-------- Source data

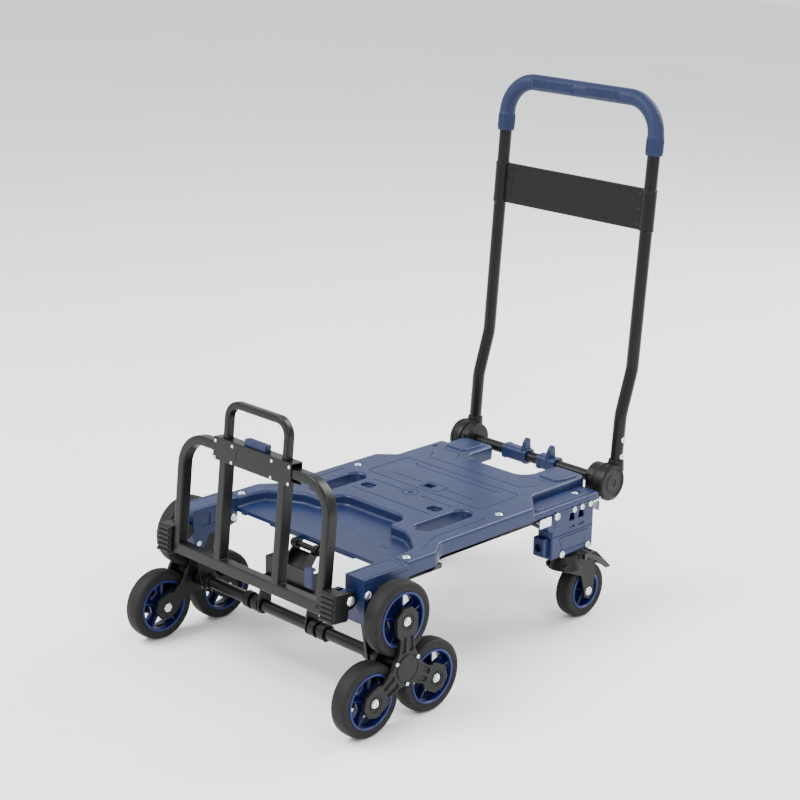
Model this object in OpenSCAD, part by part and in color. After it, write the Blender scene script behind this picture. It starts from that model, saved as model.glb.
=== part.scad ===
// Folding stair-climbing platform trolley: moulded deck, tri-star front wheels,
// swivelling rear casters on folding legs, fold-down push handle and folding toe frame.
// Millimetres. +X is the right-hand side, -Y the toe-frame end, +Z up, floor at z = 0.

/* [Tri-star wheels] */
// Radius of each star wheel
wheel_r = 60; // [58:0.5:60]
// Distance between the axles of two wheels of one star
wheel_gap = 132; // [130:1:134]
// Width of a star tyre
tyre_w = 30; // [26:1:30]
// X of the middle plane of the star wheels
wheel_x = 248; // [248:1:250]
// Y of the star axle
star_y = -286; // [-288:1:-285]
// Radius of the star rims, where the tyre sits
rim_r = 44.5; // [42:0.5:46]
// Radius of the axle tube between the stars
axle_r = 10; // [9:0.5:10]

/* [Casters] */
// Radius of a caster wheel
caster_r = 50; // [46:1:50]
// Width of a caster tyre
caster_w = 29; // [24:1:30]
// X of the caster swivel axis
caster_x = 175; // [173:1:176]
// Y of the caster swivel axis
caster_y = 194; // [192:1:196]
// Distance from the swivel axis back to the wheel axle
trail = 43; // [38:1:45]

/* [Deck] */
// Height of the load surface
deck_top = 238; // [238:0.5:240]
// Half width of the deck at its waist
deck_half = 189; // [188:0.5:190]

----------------

▶ Stated task
Indicate how many lines of the material include the word "part"; the number alone is required.

▶ Solution to the exercise
2